By the end of the movie, we'll all be sitting around in the twenty-first century with our heads as low as we can get. Where are we? Are we out of cigarettes? Or do we just smoke once and leave it at that? In the twentieth century, there were more humans on the streets than animals. Now, it's not so surprising: they're here all the time. Why don't you listen to me? I'm the only one left who knows how to talk to God. You know, I should really get a studio - do some commercials. You know it would be so much fun. They'd be able to play so many different songs - right down to who is pissing and who is tickling or brushing or blowing a fuse or getting their shoes laid or going to the store. Or just standing around watching the world go by. And who are these people - these grappling hooks? Human beings do things no one else can do. For instance, they go to war. and then come out the other side. The computer says. No And I say: Well, where do you want to go? Or what's for supper? Get me back down to the sea. Can't you see I'm full of human beings?

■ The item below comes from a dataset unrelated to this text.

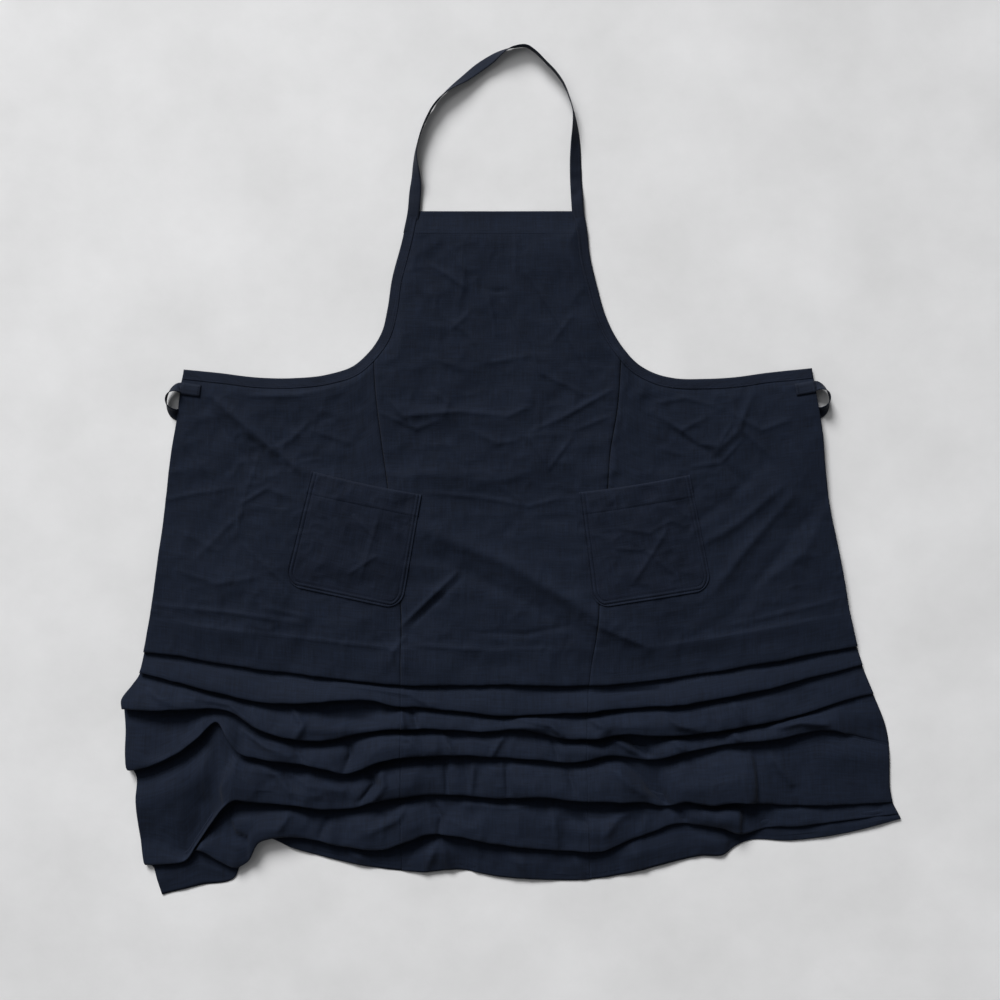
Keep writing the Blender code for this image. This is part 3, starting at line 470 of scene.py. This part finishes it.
def panel_points(left, right, top, columns):
    """Rows of places down one panel from its top edge to the hem."""
    u = np.linspace(0, 1, columns)
    nearby = np.linspace(-0.035, 0.035, 11)[:, None]

    def spread(y):
        """Across from side to side; the steps in a side edge only reach the columns next to it."""
        y = y + 0 * u
        calm_left, calm_right = left(y + nearby).mean(axis=0), right(y + nearby).mean(axis=0)
        return calm_left + (calm_right - calm_left) * u + (left(y) - calm_left) * (1 - u)**14 \
            + (right(y) - calm_right) * u**14

    def settle(y_at):
        y = np.full(columns, -0.1)
        for i in range(14):
            y = 0.5 * y + 0.5 * y_at(spread(y)) if i < 9 else y_at(spread(y))
        return spread(y), y

    keys, folds = [], []
    for k in range(len(FOLDS)):
        for j in range(KEYS):
            x, y = settle(lambda x: skirt_keys(x, k)[j][0] + 0 * x)
            _, z, share = skirt_keys(x, k)[j]
            if k == 0 and j == 0:
                z, share = body_height(x, y), 0.0
            elif k == 0 and j < 5:
                z = z + (body_height(x, y) - PANEL_MID - 0.0006) * (1.05 - 0.15 * j)
            keys.append(np.stack([x, y, np.maximum(z + 0 * x, FLOOR_LAYER), share + 0 * x], axis=1))
            folds.append(k)
    for part in (0.5, 1.0):
        x, y = settle(lambda x: down(EDGES[-2], x) * (1 - part) + down(EDGES[-1], x) * part)
        z = FLOOR_LAYER + 0.0016 + 0.0006 * (1 - part) + part * 0.0005 * noise(x, y, 0.05, 70)
        keys.append(np.stack([x, y, z, 1.1 - 0.6 * part + 0 * x], axis=1))
        folds.append(len(FOLDS))
    keys = np.array(keys)

    # From the top edge to the first fold the cloth is laid flat, with its creases.
    x_first, y_first = keys[0, :, 0], keys[0, :, 1]
    x_top, y_top = settle(top)
    tall = float(np.mean(y_top - y_first))
    count = int(tall / STEP)
    rows, marks = [], []
    for i in range(count):
        s = i / count
        y = y_top + (y_first - y_top) * s
        x = spread(y) if i else x_top
        rows.append(np.stack([x, y, body_height(x, y), 0 * x], axis=1))
        marks.append(0)

    # Below it the rows follow a smooth curve through the keys.
    before = np.concatenate([rows[-1][None], keys, (2 * keys[-1] - keys[-2])[None]])
    for j in range(1, len(before) - 2):
        a, b, c, d = before[j - 1:j + 3]
        mean = float(np.mean(np.linalg.norm((c - b)[:, :3], axis=1)))
        steps = max(3, int(round(mean / STEP)))
        ab, bc, cd = (np.sqrt(np.linalg.norm(gap[:, :3], axis=1))[:, None] + 1e-5
                      for gap in (b - a, c - b, d - c))
        m1 = (b - a) / ab - (c - a) / (ab + bc) + (c - b) / bc
        m2 = (c - b) / bc - (d - b) / (bc + cd) + (d - c) / cd
        for i in range(steps):
            s = i / steps
            row = between(s, b, c, bc * m1, bc * m2)
            row[:, 3] = b[:, 3] * (1 - s) + c[:, 3] * s
            rows.append(row)
            marks.append(folds[j])
    rows.append(keys[-1])
    marks.append(len(FOLDS))
    rows, marks = np.array(rows), np.array(marks)
    points, share = rows[:, :, :3], rows[:, :, 3]
    for k in range(len(FOLDS) + 1):
        mine = marks == k
        points[mine, :, 2] += share[mine] * ripple(points[mine, :, 0], points[mine, :, 1], k)
    over = np.maximum(points[:, :, 2] - HIGH_FOLD, 0)
    points[:, :, 2] = np.minimum(points[:, :, 2], HIGH_FOLD + 0.3 * over)
    # Wherever the cloth would sink into the floor, it lies on the floor instead.
    depth = points[:, :, 2] - FLOOR_LAYER
    points[:, :, 2] = FLOOR_LAYER + 0.5 * (depth + np.sqrt(depth * depth + 0.0006**2))
    return points


# Materials

def socket(group, name, kind, way, value=None):
    made = group.interface.new_socket(name=name, in_out=way, socket_type="NodeSocket" + kind)
    if value is not None:
        made.default_value = value


def add_node(tree, kind, values, vector=None):
    """A shader node with these values on its inputs, and its Vector input linked where one is given."""
    made = tree.nodes.new("ShaderNode" + kind)
    for name, value in values.items():
        made.inputs[name].default_value = value
    if vector is not None:
        tree.links.new(vector, made.inputs["Vector"])
    return made


def bare_material(name, roughness, specular):
    material = bpy.data.materials.new(name)
    material.use_nodes = True
    shader = material.node_tree.nodes["Principled BSDF"]
    shader.inputs["Roughness"].default_value = roughness
    shader.inputs["Specular IOR Level"].default_value = specular
    return material, material.node_tree, shader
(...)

This wonderful , if slightly ominously sound-designed, episode from Montez Press Radio on the architecture and building landscape of New York through the lens of 9/11 'Still Falling' It's a radio version of a text by Joel Dean I was fascinated by the discussion about skyscrapers - the mirrored glass coatings of financial district architecture, that has 'presence without content', revealing nothing of the interior, merely reflecting the viewer back to themselves. Described as an aesthetic of 'finance, privacy and spectacle' / 'an example of interface'. It made me think about the way that skyscrapers' aesthetics so effectively displace the material frontier of their accumulation from their visual representations of it. The representation: how they reach into the sky in the name of progress. The displacement: the urban areas in their radius that suffer the inequalities subtexted in the resources required for these projects. I suppose there are lots of examples of this, but fewer that have such a profound and imposing graphic rhetoric.